Pick out each line below containing "record".

________________________________________

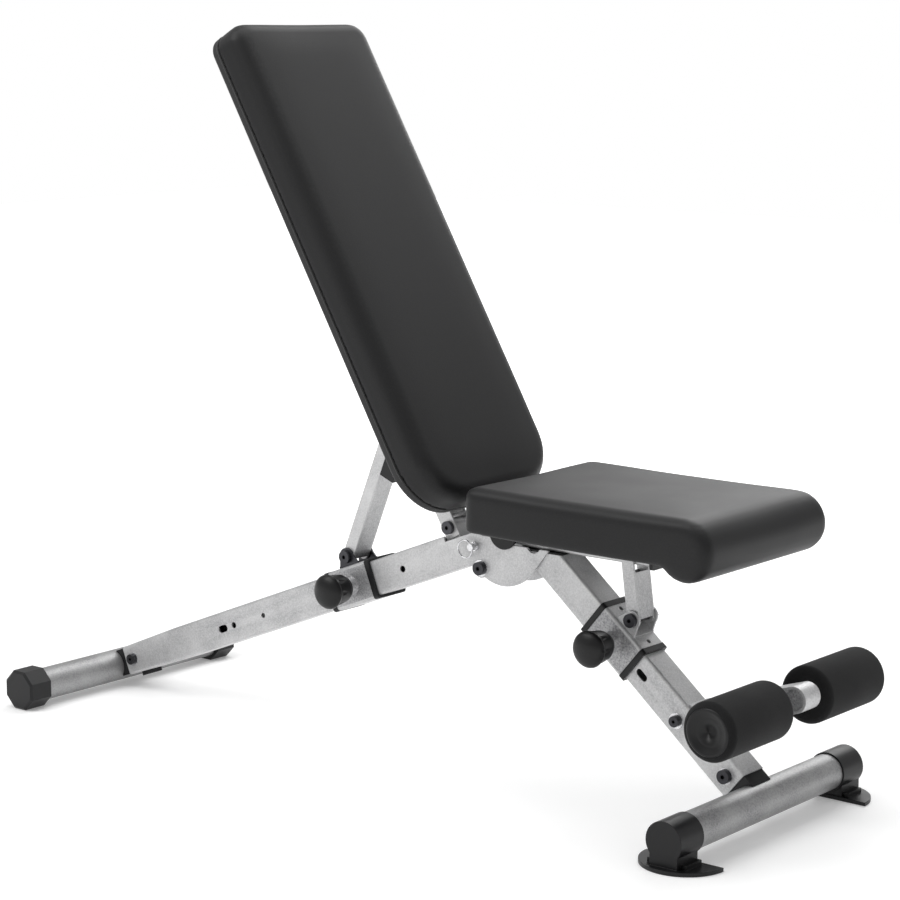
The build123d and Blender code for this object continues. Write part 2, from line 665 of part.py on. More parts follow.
# ================================================================ struts
def strut(plane, length, slot):
    """Flat tube with round ends; its top is slotted so that it straddles the tube it carries."""
    inside = strut_half_width - strut_side_wall
    for hand in (-1, 1):
        with BuildSketch(moved(plane, hand * (strut_half_width + inside) / 2)) as wall:
            with Locations((length / 2, 0)):
                SlotCenterToCenter(length, 2 * strut_half_depth)
            with Locations((0, 0), (length, 0)):
                Circle(bolt_radius + running_fit, mode=Mode.SUBTRACT)
        extrude(wall.sketch, amount=strut_side_wall / 2, both=True)
    for lean in (-1, 1):
        block(plane, 0, length - slot, lean * strut_half_depth, lean * (strut_half_depth - strut_wall),
              -inside, inside)


def pivot_caps(centre):
    """Bolt ends seen on both sides of a strut's top pivot, with no shank between them."""
    inside = strut_half_width - strut_side_wall
    for hand in (-1, 1):
        drum(side, centre, bolt_radius + running_fit, hand * inside, hand * strut_half_width)
        drum(side, centre, bolt_head_radius - 1.5, hand * strut_half_width, hand * (strut_half_width + 4))


with BuildPart() as rear_strut:
    strut(rear_strut_frame, rear_strut_length, rear_strut_slot)
save(rear_strut, "rear_strut")

with BuildPart() as rear_strut_caps:
    pivot_caps(rear_high)
save(rear_strut_caps, "rear_strut_caps")

with BuildPart() as strut_bumper:
    block(rear_strut_frame, 143.5, 173.5, -strut_half_depth, -strut_half_depth - 27, -strut_half_width,
          strut_half_width)
    fillet(strut_bumper.edges().filter_by(Axis.Y), 1.5)
save(strut_bumper, "strut_bumper")

with BuildPart() as front_strut:
    strut(front_strut_frame, front_strut_length, front_strut_slot)
save(front_strut, "front_strut")

with BuildPart() as front_strut_caps:
    pivot_caps(front_high)
save(front_strut_caps, "front_strut_caps")

# ================================================================ backrest
board_back = back_board_front - board_thickness
back_tube_half_depth = back_tube_depth / 2
tube_start = back_tube_half_depth + 4

with BuildPart() as back_hinge_plates:
    for hand in (-1, 1):
        with BuildSketch(moved(back, hand * (back_tube_half_width + hinge_plate / 2))):
            Polygon((-16, -back_tube_half_depth), (62, -back_tube_half_depth), (62, back_tube_half_depth),
                    (-16, back_tube_half_depth), align=None)
            Circle(bolt_radius + running_fit, mode=Mode.SUBTRACT)
        extrude(amount=hinge_plate / 2, both=True)
save(back_hinge_plates, "back_hinge_plates")

with BuildPart() as back_tube:
    box_tube(back, tube_start, back_tube_end, back_tube_half_width, back_tube_half_depth, 2.0)
save(back_tube, "back_tube")

with BuildPart() as back_tube_plug:
    block(back, back_tube_end, back_tube_end + 4, -back_tube_half_depth, back_tube_half_depth,
          -back_tube_half_width, back_tube_half_width)
    fillet(back_tube_plug.edges().filter_by(lambda e: abs(back.to_local_coords(e.center()).X - back_tube_end - 4)
                                            < 0.01), 1.5)
save(back_tube_plug, "back_tube_plug")

cross_bar_places = (93, 453)
cross_bar_half = 20.0
with BuildPart() as back_cross_bars:
    for at in cross_bar_places:
        block(back, at - cross_bar_half, at + cross_bar_half, back_tube_half_depth, board_back, -90, 90)
        block(back, at - cross_bar_half + 2, at + cross_bar_half - 2, back_tube_half_depth + 2, board_back - 2,
              -91, 91, Mode.SUBTRACT)
save(back_cross_bars, "back_cross_bars")


def back_outline():
    """Backrest outline, wide corners at the seat end and tighter ones at the head."""
    middle = back_start + back_length / 2
    with BuildSketch(Plane(origin=back.from_local_coords(Vector(middle, 0, 0)), x_dir=back.x_dir,
                           z_dir=back.y_dir)) as outline:
        Rectangle(back_length, back_width)
        fillet(outline.vertices().sort_by(Axis.X)[:2], back_low_corner)
        fillet(outline.vertices().sort_by(Axis.X)[-2:], back_top_corner)
    return outline.sketch


back_shape = back_outline()
shift = back.y_dir
with BuildPart() as back_board:
    add(extrude(back_shape.moved(Location(shift * board_back)), amount=board_thickness, mode=Mode.PRIVATE))
    fillet(back_board.edges().filter_by(
        lambda e: abs(back.to_local_coords(e.center()).Y - board_back) < 0.05), 5)
save(back_board, "back_board")

cushion_start = back_board_front + soft_gap
cushion_depth = board_back + back_thickness - cushion_start
with BuildPart() as back_pad:
    add(extrude(back_shape.moved(Location(shift * cushion_start)), amount=cushion_depth, mode=Mode.PRIVATE))
    front_edges = back_pad.edges().filter_by(
        lambda e: abs(back.to_local_coords(e.center()).Y - cushion_start - cushion_depth) < 0.05)
    fillet(front_edges, 20)
save(back_pad, "back_pad")

with BuildPart() as back_screws:
    for at in cross_bar_places:
        for across in (-70, 70):
            seat_face = Plane(origin=back.from_local_coords(Vector(at, back_tube_half_depth, 0)) + Vector(0, across, 0),
                              x_dir=(0, 1, 0), z_dir=back.y_dir)
            with BuildSketch(seat_face):
                Circle(6.5)
            extrude(amount=-4)
save(back_screws, "back_screws")

# ================================================================ seat
seat_tube_rear = seat_pivot[0] - 11.5
seat_tube_top = seat_tube_under + seat_tube_height
tube_front = place(seat_tube_front, 0)[0]
with BuildPart() as seat_tube:
    block(side, seat_tube_rear, tube_front, seat_tube_under, seat_tube_top, -seat_tube_half_width,
          seat_tube_half_width)
    fillet(seat_tube.edges().filter_by(Axis.X), 3)
    block(side, seat_tube_rear - 1, tube_front + 1, seat_tube_under + 2, seat_tube_top - 2,
          -seat_tube_half_width + 2, seat_tube_half_width - 2, Mode.SUBTRACT)
    drum(side, seat_pivot, bolt_radius + running_fit, -20, 20, Mode.SUBTRACT)
    # two flat bars across the top carry the seat
    for ahead in seat_bars_ahead:
        x = place(ahead, 0)[0]
        block(side, x - 16, x + 16, seat_tube_top, seat_under, -100, 100)
save(seat_tube, "seat_tube")

with BuildPart() as seat_tube_plug:
    block(side, tube_front, tube_front + 5, seat_tube_under - 5, seat_tube_top, -seat_tube_half_width + 0.5,
          seat_tube_half_width - 0.5)
    fillet(seat_tube_plug.edges().filter_by(Axis.X), 4)
save(seat_tube_plug, "seat_tube_plug")

seat_rear = place(seat_rear_ahead, 0)[0]
seat_nose = place(seat_nose_ahead, 0)[0]
seat_board_thickness = 9.0
board_inset = 10.0
nose_centre = (seat_nose - nose_radius, seat_top - nose_radius - 1)
board_front = nose_centre[0] - 45
with BuildPart() as seat_board:
    with BuildSketch(Plane.XY.offset(seat_under)):
        with Locations(((seat_rear + board_inset + board_front) / 2, 0)):
            RectangleRounded(board_front - seat_rear - board_inset, seat_width - 2 * board_inset, 25)
    extrude(amount=seat_board_thickness)
save(seat_board, "seat_board")

with BuildPart() as seat_pad:
    with BuildSketch(side):
        Polygon((seat_rear, seat_under), (nose_centre[0], seat_under), (nose_centre[0], nose_centre[1] + nose_radius),
                (seat_rear, nose_centre[1] + nose_radius), align=None)
        with Locations(nose_centre):
            Circle(nose_radius)
    extrude(amount=seat_width / 2, both=True)
    upright = seat_pad.edges().filter_by(Axis.Z)
    fillet(upright, seat_corner)
    rim = seat_pad.faces().filter_by(Axis.Z).sort_by(Axis.Z)[-1].edges()
    fillet(rim.filter_by(lambda e: e.center().X < nose_centre[0] - 1), 14)
    with BuildSketch(Plane.XY.offset(seat_under)):
        with Locations(((seat_rear + board_inset + board_front) / 2, 0)):
            RectangleRounded(board_front - seat_rear - board_inset + 2 * soft_gap,
                             seat_width - 2 * board_inset + 2 * soft_gap, 25)
    extrude(amount=seat_board_thickness + soft_gap, mode=Mode.SUBTRACT)
save(seat_pad, "seat_pad")

with BuildPart() as seat_screws:
    for ahead in seat_bars_ahead:
        for across in (-75, 75):
            with BuildSketch(Plane.XY.offset(seat_tube_top)):
                with Locations((place(ahead, 0)[0], across)):
                    Circle(6.5)
            extrude(amount=-4)
save(seat_screws, "seat_screws")
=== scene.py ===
"""Studio model of a folding decline sit up bench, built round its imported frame."""
import json
import logging
import math
from dataclasses import dataclass, field
from enum import Enum
from typing import Any

import bmesh
import bpy
import numpy as np
from mathutils import Euler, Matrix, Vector


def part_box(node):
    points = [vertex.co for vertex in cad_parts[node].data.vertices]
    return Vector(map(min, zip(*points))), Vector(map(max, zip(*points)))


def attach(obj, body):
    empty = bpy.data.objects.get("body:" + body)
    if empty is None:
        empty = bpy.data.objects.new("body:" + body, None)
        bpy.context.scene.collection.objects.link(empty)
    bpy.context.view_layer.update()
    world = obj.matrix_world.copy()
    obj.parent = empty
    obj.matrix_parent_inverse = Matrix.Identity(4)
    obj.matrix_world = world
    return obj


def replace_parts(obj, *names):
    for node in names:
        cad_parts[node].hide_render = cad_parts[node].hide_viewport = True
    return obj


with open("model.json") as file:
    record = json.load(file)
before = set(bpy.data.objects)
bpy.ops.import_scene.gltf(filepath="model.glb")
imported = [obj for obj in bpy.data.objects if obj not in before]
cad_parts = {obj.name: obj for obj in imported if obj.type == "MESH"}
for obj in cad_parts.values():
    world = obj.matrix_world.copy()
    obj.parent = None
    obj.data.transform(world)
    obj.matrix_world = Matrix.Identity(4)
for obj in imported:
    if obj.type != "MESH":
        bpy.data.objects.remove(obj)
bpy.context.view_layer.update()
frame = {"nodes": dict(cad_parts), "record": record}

logging.basicConfig(level=logging.INFO, format="%(message)s")
log = logging.getLogger("bench")

MM = 0.001
BACKREST_SLOPE = math.radians(59.7)
BEVEL_SAMPLES = 4
# pointiness at which the painted edge highlight starts to show, and at which it is full
HIGHLIGHT_FROM = 0.51
HIGHLIGHT_FULL = 0.60


# ---------------------------------------------------------------- colour and node helpers
def linear(hex_colour: str) -> tuple[float, float, float, float]:
    """Turn an sRGB hex colour into linear values.

    Args:
        hex_colour: colour such as "#c8c8c8".

    Returns:
        Linear red, green, blue and alpha.
    """
    parts = [int(hex_colour.lstrip("#")[i:i + 2], 16) / 255 for i in (0, 2, 4)]
    red, green, blue = (p / 12.92 if p <= 0.04045 else ((p + 0.055) / 1.055) ** 2.4 for p in parts)
    return (red, green, blue, 1.0)


def add_node(tree: bpy.types.NodeTree, kind: str, links: dict[str, Any] | None = None,
             **settings: Any) -> bpy.types.Node:
    """Add a shader node, set its values and link its inputs.

    Args:
        tree: node tree that gets the node.
        kind: Blender's node type name.
        links: input name to an output socket, or to a plain value.
        settings: attributes of the node itself.

    Returns:
        The new node.
    """
    made = tree.nodes.new(kind)
    for name, value in settings.items():
        setattr(made, name, value)
    for name, value in (links or {}).items():
        socket = made.inputs[int(name)] if name.isdigit() else made.inputs[name]
        if isinstance(value, bpy.types.NodeSocket):
            tree.links.new(value, socket)
        else:
            socket.default_value = value
    return made


def per_metre(size_mm: float) -> float:
    """Texture scale that gives features of a real size.

    Args:
        size_mm: size of one feature in millimetres.

    Returns:
        Scale for a texture in object coordinates in metres.
    """
    return 1.0 / (size_mm * MM)


class Flow(Enum):
    """Which pattern a surface's fine relief follows."""

    SPECKLE = "speckle"
    PEBBLE = "pebble"
    CELLS = "cells"


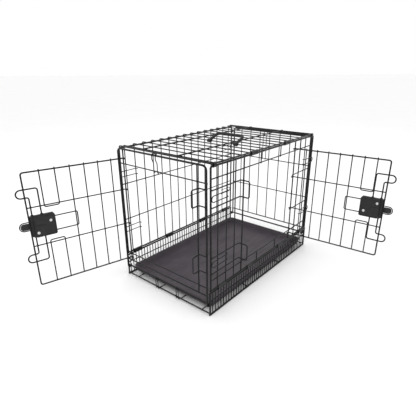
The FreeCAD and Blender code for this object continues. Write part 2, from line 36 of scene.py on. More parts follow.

________________________________________

→ **Worked answer**:
    record = json.load(file)
frame = {"nodes": dict(cad_parts), "record": record}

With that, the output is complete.